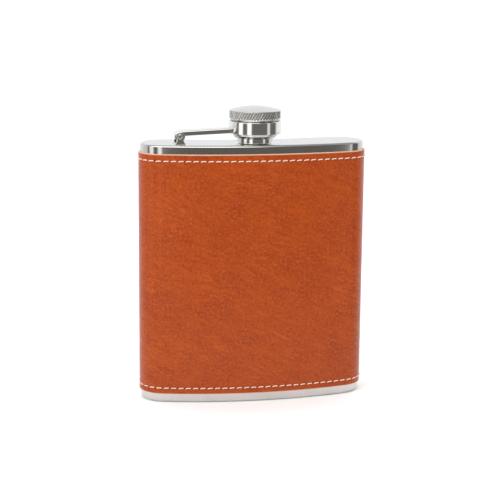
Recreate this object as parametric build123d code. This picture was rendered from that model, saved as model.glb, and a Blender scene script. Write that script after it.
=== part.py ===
from build123d import *
import math
import os

os.makedirs("parts", exist_ok=True)

# Hip flask, in millimetres and degrees. +Z is up, the convex front faces -Y and the hinge is on the -X side.
# The origin is the centre of the bounding box's bottom face.

# Steel body: a stadium section bent round an axis behind the flask
BODY_WIDTH = 95.0
BODY_THICKNESS = 21.0
BODY_HEIGHT = 109.4
BEND_RADIUS = 156.0  # of the section's middle line
WALL = 0.6

# End plates
TOP_PLATE_THICKNESS = 1.2
TOP_EDGE_RADIUS = 1.0
BOTTOM_PLATE_THICKNESS = 1.6
BOTTOM_EDGE_RADIUS = 1.3
LIP_DEPTH = 1.5  # each plate has a lip that sits inside the wall
LIP_THICKNESS = 0.6

# Leather wrap and its thread
LEATHER_BOTTOM = 3.8
LEATHER_TOP = 105.8
LEATHER_THICKNESS = 0.8
SEAM_GAP = 0.4  # between the two leather edges at the back
THREAD_HEIGHT = 0.5
THREAD_PROUD = 0.25
TOP_ROW_Z = 103.0
BOTTOM_ROW_Z = 6.4
BACK_SEAM_WIDTH = 5.0
BACK_SEAM_END = 5.0  # from the seam's ends to the leather's edges

# Pouring neck
NECK_RADIUS = 7.55
NECK_BORE_RADIUS = 6.4
NECK_TOP = 118.4
NECK_LIP_RADIUS = 0.5
NECK_FLANGE_RADIUS = 9.0
NECK_FLANGE_THICKNESS = 0.8

# Cap: every part of it is round about the neck's axis
CAP_BORE_RADIUS = 8.15  # clears the neck while the cap swings away
INSERT_RADIUS = 8.65
SKIRT_RADIUS = 9.2
SKIRT_BOTTOM = 113.3
HEAD_BOTTOM = 118.9
HEAD_RADIUS = 10.8
UNDERSIDE_RADIUS = 10.3
KNURL_BOTTOM = 119.7
KNURL_TOP = 123.1
DOME_TOP = 124.75
DOME_EDGE_RADIUS = 0.35
CEILING_Z = 120.0
GASKET_BOTTOM = 118.6
GASKET_CLEARANCE = 0.03
RETAINER_BOTTOM = 111.6
RETAINER_TOP_RADIUS = 9.6
RETAINER_BOTTOM_RADIUS = 8.45

# Collar ring, in which the skirt turns
COLLAR_BOTTOM = 113.45
COLLAR_TOP = 118.7
COLLAR_RADIUS = 11.1
COLLAR_EDGE_RADIUS = 0.25
SKIRT_CLEARANCE = 0.05

# Hinge and strap
PIN_X = -31.9
PIN_Z = 112.7
PIN_RADIUS = 0.8
PIN_CLEARANCE = 0.05
PIN_HEAD_RADIUS = 1.2
PIN_HEAD_HEIGHT = 0.4
PIN_DIMPLE_RADIUS = 0.5
PIN_DIMPLE_DEPTH = 0.5
KNUCKLE_RADIUS = 2.15
STRAP_WIDTH = 6.5
STRAP_THICKNESS = 2.1
STRAP_TOP_EDGE_RADIUS = 0.6
STRAP_SLOPE = 2.5
EYE_RADIUS = 1.75
EAR_GAP = 0.15
EAR_THICKNESS = 1.0
LUG_FOOT_LENGTH = 4.2
LUG_FOOT_HEIGHT = 0.6
LUG_WAIST_WIDTH = 2.6
LUG_WAIST_Z = 111.1

LEVEL_TOLERANCE = 0.001

# Worked out from the above
HALF_THICKNESS = BODY_THICKNESS / 2
HALF_ANGLE = math.asin((BODY_WIDTH / 2 - HALF_THICKNESS) / BEND_RADIUS)
NECK_Y = -BEND_RADIUS * (1 - math.cos(HALF_ANGLE)) / 2  # puts the bounding box's middle at Y = 0
WALL_BOTTOM = BOTTOM_PLATE_THICKNESS
WALL_TOP = BODY_HEIGHT - TOP_PLATE_THICKNESS
COLLAR_BORE_RADIUS = SKIRT_RADIUS + SKIRT_CLEARANCE
EAR_INNER_Y = STRAP_WIDTH / 2 + EAR_GAP
EAR_OUTER_Y = EAR_INNER_Y + EAR_THICKNESS


def section_point(radius, angle):
    """A point on a circle about the bend's axis, at an angle from the middle of the front."""
    x = radius * math.sin(angle)
    y = NECK_Y + BEND_RADIUS - radius * math.cos(angle)
    return (x, y)


def end_tip(side, half):
    """The outermost point of a round end of the section."""
    middle_x, middle_y = section_point(BEND_RADIUS, side * HALF_ANGLE)
    return (middle_x + side * half * math.cos(HALF_ANGLE), middle_y + half * math.sin(HALF_ANGLE))


def kidney(offset, bottom, top):
    """A solid on the body's section, grown outwards by offset, from one height to another."""
    half = HALF_THICKNESS + offset
    front_radius = BEND_RADIUS + half
    back_radius = BEND_RADIUS - half
    front_left = section_point(front_radius, -HALF_ANGLE)
    front_right = section_point(front_radius, HALF_ANGLE)
    back_left = section_point(back_radius, -HALF_ANGLE)
    back_right = section_point(back_radius, HALF_ANGLE)
    front = ThreePointArc(front_left, section_point(front_radius, 0), front_right)
    right = ThreePointArc(front_right, end_tip(1, half), back_right)
    back = ThreePointArc(back_right, section_point(back_radius, 0), back_left)
    left = ThreePointArc(back_left, end_tip(-1, half), front_left)
    outline = make_face(Wire([front, right, back, left]))
    return extrude(Pos(0, 0, bottom) * outline, amount=top - bottom)


def kidney_ring(inner, outer, bottom, top):
    """A wall between two offsets of the body's section."""
    return kidney(outer, bottom, top) - kidney(inner, bottom, top)


def tube(inner, outer, bottom, top):
    """A tube about the neck's axis."""
    middle = Pos(0, NECK_Y, (bottom + top) / 2)
    wall = Cylinder(outer, top - bottom)
    if inner:
        wall = wall - Cylinder(inner, top - bottom)
    return middle * wall


def turned(*points):
    """A solid turned about the neck's axis, from a closed outline of radius and height."""
    outline = make_face(Polyline(*[(r, 0, z) for r, z in points], close=True))
    return Pos(0, NECK_Y, 0) * revolve(outline, axis=Axis.Z)


def across(outline, half_width):
    """A solid from an outline of X and Z about the pin, as wide both ways from the strap's middle."""
    plane = Plane(origin=(PIN_X, NECK_Y, PIN_Z), x_dir=(1, 0, 0), z_dir=(0, -1, 0))
    return extrude(plane * outline, amount=half_width, both=True)


def edges_at(solid, height):
    """The edges that lie in one level plane."""
    return solid.edges().filter_by_position(Axis.Z, height - LEVEL_TOLERANCE, height + LEVEL_TOLERANCE)


# Flask body

def make_body_shell():
    return kidney_ring(-WALL, 0, WALL_BOTTOM, WALL_TOP)


def make_top_plate():
    plate = kidney(0, WALL_TOP, BODY_HEIGHT)
    plate = fillet(edges_at(plate, BODY_HEIGHT), TOP_EDGE_RADIUS)
    lip = kidney_ring(-WALL - LIP_THICKNESS, -WALL, WALL_TOP - LIP_DEPTH, WALL_TOP)
    return plate + lip - tube(0, NECK_RADIUS, WALL_TOP, BODY_HEIGHT)


def make_bottom_plate():
    plate = kidney(0, 0, WALL_BOTTOM)
    plate = fillet(edges_at(plate, 0), BOTTOM_EDGE_RADIUS)
    lip = kidney_ring(-WALL - LIP_THICKNESS, -WALL, WALL_BOTTOM, WALL_BOTTOM + LIP_DEPTH)
    return plate + lip


def make_neck_spout():
    flange_bottom = WALL_TOP - NECK_FLANGE_THICKNESS
    neck = tube(NECK_BORE_RADIUS, NECK_RADIUS, flange_bottom, NECK_TOP)
    neck = fillet(edges_at(neck, NECK_TOP), NECK_LIP_RADIUS)
    return neck + tube(NECK_BORE_RADIUS, NECK_FLANGE_RADIUS, flange_bottom, WALL_TOP)


def make_hinge_lug():
    foot_z = BODY_HEIGHT - PIN_Z
    waist_z = LUG_WAIST_Z - PIN_Z
    foot_half = LUG_FOOT_LENGTH / 2
    waist_half = LUG_WAIST_WIDTH / 2
    stem = make_face(Polyline(
        (-foot_half, foot_z), (foot_half, foot_z), (waist_half, waist_z),
        (EYE_RADIUS, 0), (-EYE_RADIUS, 0), (-waist_half, waist_z), close=True))
    ears = across(stem + Circle(EYE_RADIUS), EAR_OUTER_Y)
    gap_top = KNUCKLE_RADIUS + EAR_GAP
    gap_bottom = foot_z + LUG_FOOT_HEIGHT
    gap = Pos(0, (gap_top + gap_bottom) / 2) * Rectangle(2 * LUG_FOOT_LENGTH, gap_top - gap_bottom)
    return ears - across(gap, EAR_INNER_Y) - across(Circle(PIN_RADIUS), EAR_OUTER_Y)


def make_hinge_pin():
    head_y = EAR_OUTER_Y + PIN_HEAD_HEIGHT
    pin = across(Circle(PIN_HEAD_RADIUS), head_y)
    groove = across(Circle(PIN_HEAD_RADIUS) - Circle(PIN_RADIUS), EAR_OUTER_Y)
    dimple = Circle(PIN_DIMPLE_RADIUS)
    ends = across(dimple, head_y) - across(dimple, head_y - PIN_DIMPLE_DEPTH)
    return pin - groove - ends


def make_leather_wrap():
    wrap = kidney_ring(0, LEATHER_THICKNESS, LEATHER_BOTTOM, LEATHER_TOP)
    back_y = NECK_Y + HALF_THICKNESS
    height = LEATHER_TOP - LEATHER_BOTTOM
    slit = Pos(0, back_y, (LEATHER_BOTTOM + LEATHER_TOP) / 2) * Box(SEAM_GAP, HALF_THICKNESS, height)
    return wrap - slit


def make_stitch_row(middle):
    bottom = middle - THREAD_HEIGHT / 2
    return kidney_ring(LEATHER_THICKNESS, LEATHER_THICKNESS + THREAD_PROUD, bottom, bottom + THREAD_HEIGHT)


def make_back_seam_stitching():
    bottom = LEATHER_BOTTOM + BACK_SEAM_END
    top = LEATHER_TOP - BACK_SEAM_END
    ring = kidney_ring(LEATHER_THICKNESS, LEATHER_THICKNESS + THREAD_PROUD, bottom, top)
    back_y = NECK_Y + HALF_THICKNESS
    return ring & Pos(0, back_y, (bottom + top) / 2) * Box(BACK_SEAM_WIDTH, HALF_THICKNESS, top - bottom)


# Captive cap

def make_cap_arm():
    """A bar that leaves the top of the knuckle round the pin and ends on the collar's outside."""
    strap_length = abs(PIN_X)
    strap_middle = Pos(strap_length / 2, KNUCKLE_RADIUS - STRAP_THICKNESS / 2)
    strap = Rot(0, 0, STRAP_SLOPE) * strap_middle * Rectangle(strap_length, STRAP_THICKNESS)
    outline = strap + Circle(KNUCKLE_RADIUS) - Circle(PIN_RADIUS + PIN_CLEARANCE)
    arm = across(outline, STRAP_WIDTH / 2) - tube(0, COLLAR_RADIUS, COLLAR_BOTTOM, COLLAR_TOP)
    slope = math.radians(STRAP_SLOPE)
    along = Plane(
        origin=(PIN_X, NECK_Y, PIN_Z), x_dir=(0, 1, 0), z_dir=(math.cos(slope), 0, math.sin(slope)))
    section = Rectangle(STRAP_WIDTH, 2 * KNUCKLE_RADIUS)
    section = fillet(section.vertices().group_by(Axis.Y)[-1], STRAP_TOP_EDGE_RADIUS)
    return arm & extrude(along * section, strap_length, both=True)


def make_collar_ring():
    collar = tube(COLLAR_BORE_RADIUS, COLLAR_RADIUS, COLLAR_BOTTOM, COLLAR_TOP)
    rims = edges_at(collar, COLLAR_TOP) + edges_at(collar, COLLAR_BOTTOM)
    return fillet(rims, COLLAR_EDGE_RADIUS)


def make_cap_head():
    """A dome on the knurled rim, with the skirt below it that turns in the collar."""
    sphere_height = DOME_TOP - KNURL_TOP
    dome_radius = (HEAD_RADIUS**2 + sphere_height**2) / (2 * sphere_height)
    rim = turned(
        (INSERT_RADIUS, SKIRT_BOTTOM), (SKIRT_RADIUS, SKIRT_BOTTOM), (SKIRT_RADIUS, HEAD_BOTTOM),
        (UNDERSIDE_RADIUS, HEAD_BOTTOM), (HEAD_RADIUS, KNURL_BOTTOM), (HEAD_RADIUS, DOME_TOP),
        (0, DOME_TOP), (0, CEILING_Z), (INSERT_RADIUS, CEILING_Z))
    head = rim & Pos(0, NECK_Y, DOME_TOP - dome_radius) * Sphere(dome_radius)
    return fillet(edges_at(head, KNURL_TOP), DOME_EDGE_RADIUS)


def make_cap_thread_insert():
    return tube(CAP_BORE_RADIUS, INSERT_RADIUS, SKIRT_BOTTOM, CEILING_Z)


def make_retainer_ring():
    return turned(
        (CAP_BORE_RADIUS, RETAINER_BOTTOM), (RETAINER_BOTTOM_RADIUS, RETAINER_BOTTOM),
        (RETAINER_TOP_RADIUS, SKIRT_BOTTOM), (CAP_BORE_RADIUS, SKIRT_BOTTOM))


def make_cap_gasket():
    return tube(0, CAP_BORE_RADIUS - GASKET_CLEARANCE, GASKET_BOTTOM, CEILING_Z)


PARTS = {
    "body_shell": make_body_shell(),
    "top_plate": make_top_plate(),
    "bottom_plate": make_bottom_plate(),
    "neck_spout": make_neck_spout(),
    "hinge_lug": make_hinge_lug(),
    "hinge_pin": make_hinge_pin(),
    "leather_wrap": make_leather_wrap(),
    "top_stitching": make_stitch_row(TOP_ROW_Z),
    "bottom_stitching": make_stitch_row(BOTTOM_ROW_Z),
    "back_seam_stitching": make_back_seam_stitching(),
    "cap_arm": make_cap_arm(),
    "collar_ring": make_collar_ring(),
    "cap_head": make_cap_head(),
    "cap_thread_insert": make_cap_thread_insert(),
    "retainer_ring": make_retainer_ring(),
    "cap_gasket": make_cap_gasket(),
}

for name, shape in PARTS.items():
    export_step(shape, f"parts/{name}.step")
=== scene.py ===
"""Dresses the framed hip flask: polished steel, stitched leather, a knurled captive cap and a small studio.

Every length is in metres, in the frame's own axes: +Z up, the convex front towards -Y, the hinge towards -X.
"""
import math

import bmesh
import bpy
import numpy as np
from bpy.props import FloatProperty, FloatVectorProperty, IntProperty, PointerProperty
from bpy.types import Operator, Panel, PropertyGroup
from mathutils import Matrix, Vector


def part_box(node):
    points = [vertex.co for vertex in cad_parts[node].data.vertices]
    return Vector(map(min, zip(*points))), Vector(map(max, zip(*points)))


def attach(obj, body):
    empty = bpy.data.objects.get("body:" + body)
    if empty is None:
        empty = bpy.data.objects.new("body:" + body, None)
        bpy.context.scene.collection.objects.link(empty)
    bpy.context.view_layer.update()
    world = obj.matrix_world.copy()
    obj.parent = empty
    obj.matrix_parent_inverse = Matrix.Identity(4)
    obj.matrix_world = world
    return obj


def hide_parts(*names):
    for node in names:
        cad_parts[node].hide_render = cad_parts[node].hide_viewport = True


bl_info = {
    "name": "Hip flask",
    "version": (1, 0, 0),
    "blender": (4, 5, 0),
    "location": "3D View > Sidebar > Hip flask",
    "description": "Polished steel, stitched leather and a knurled captive cap round the framed hip flask",
    "category": "Object",
}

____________

- Instructions to follow
Your answer should be exactly the lines of the data above, from the first through the line containing "NECK_FLANGE_THICKNESS = 0.8".

- Exercise answer
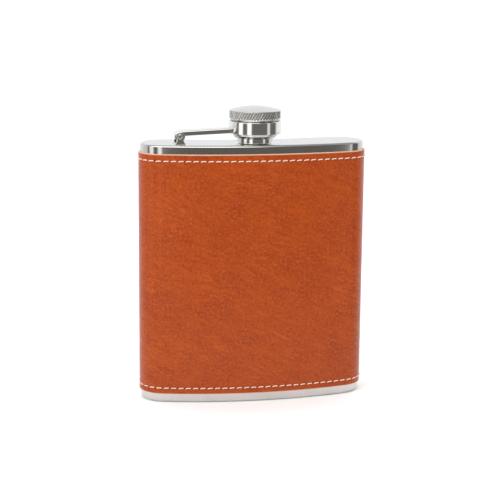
Recreate this object as parametric build123d code. This picture was rendered from that model, saved as model.glb, and a Blender scene script. Write that script after it.
=== part.py ===
from build123d import *
import math
import os

os.makedirs("parts", exist_ok=True)

# Hip flask, in millimetres and degrees. +Z is up, the convex front faces -Y and the hinge is on the -X side.
# The origin is the centre of the bounding box's bottom face.

# Steel body: a stadium section bent round an axis behind the flask
BODY_WIDTH = 95.0
BODY_THICKNESS = 21.0
BODY_HEIGHT = 109.4
BEND_RADIUS = 156.0  # of the section's middle line
WALL = 0.6

# End plates
TOP_PLATE_THICKNESS = 1.2
TOP_EDGE_RADIUS = 1.0
BOTTOM_PLATE_THICKNESS = 1.6
BOTTOM_EDGE_RADIUS = 1.3
LIP_DEPTH = 1.5  # each plate has a lip that sits inside the wall
LIP_THICKNESS = 0.6

# Leather wrap and its thread
LEATHER_BOTTOM = 3.8
LEATHER_TOP = 105.8
LEATHER_THICKNESS = 0.8
SEAM_GAP = 0.4  # between the two leather edges at the back
THREAD_HEIGHT = 0.5
THREAD_PROUD = 0.25
TOP_ROW_Z = 103.0
BOTTOM_ROW_Z = 6.4
BACK_SEAM_WIDTH = 5.0
BACK_SEAM_END = 5.0  # from the seam's ends to the leather's edges

# Pouring neck
NECK_RADIUS = 7.55
NECK_BORE_RADIUS = 6.4
NECK_TOP = 118.4
NECK_LIP_RADIUS = 0.5
NECK_FLANGE_RADIUS = 9.0
NECK_FLANGE_THICKNESS = 0.8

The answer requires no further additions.